Actually, hold that thought on O’Malley. His comment was noted by the Republican opposition-research organization America Rising and promptly mocked by conservative media outlets . The Republican National Committee issued a statement ripping O’Malley, which he was probably happy to get.
But O’Malley’s comment isn’t as weird as it might initially seem. There’s an established body of work that draws a connection between drought, resource scarcity, and conflict in general. In a 2013 article for The Atlantic, William Polk, a historian and former adviser to President Kennedy, noted a possible relationship between Syria’s civil war and devastating 2006-2011 drought. “As they flocked into the cities and towns seeking work and food, the ‘economic’ or ‘climate’ refugees immediately found that they had to compete not only with one another for scarce food, water, and jobs, but also with the existing foreign refugee population,” he wrote. “Formerly prosperous farmers were lucky to get jobs as hawkers or street sweepers. And in the desperation of the times, hostilities erupted among groups that were competing just to survive.”
In addition, a paper published earlier this year in the Proceedings of the National Academy of Sciences specifically connects a severe drought across the Levant to the Syrian conflict.

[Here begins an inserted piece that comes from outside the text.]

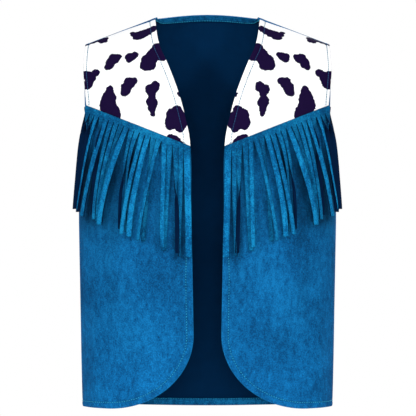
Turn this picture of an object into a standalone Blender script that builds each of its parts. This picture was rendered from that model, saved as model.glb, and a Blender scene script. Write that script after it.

The case isn’t a direct one. “Before the Syrian uprising that began in 2011, the greater Fertile Crescent experienced the most severe drought in the instrumental record,” the authors write, arguing that the drought is connected to a long-term change in the climate in the Eastern Mediterranean. “For Syria, a country marked by poor governance and unsustainable agricultural and environmental policies, the drought had a catalytic effect, contributing to political unrest.” ISIS existed in different form, as the Islamic State of Iraq, prior to the outbreak of the civil war, but the collapse of the Syrian state, combined with the fecklessness of the Iraqi armed forces and government, allowed the group to expand its reach and influence, and declare a caliphate.
Of course, scientists and security consultants get nervous when the media covers studies such as this one. They worry, in particular, about the impression that wars can be reduced to a single cause. ( As one told The Guardian in May about the PNAS study, “I’ll put this in a crude way: No amount of climate change is going to cause civil violence in the state where I live (Massachusetts), or in Sweden or many other places around the world.”) Still, O’Malley did a pretty good job compressing the study’s findings into a short explanation and contextualizing it as creating the conditions for ISIS’s success, rather than drawing a direct causal link between climate change and the Islamic State.
It’s easy to see how the baldest summary of this claim— a presidential candidate says that global warming created a huge jihadist group! —comes across as silly. But the unfortunate reality is that climate change will likely produce more evidence in the years ahead of the connection between resource scarcity and war—whether it’s fodder for presidential campaigns or not.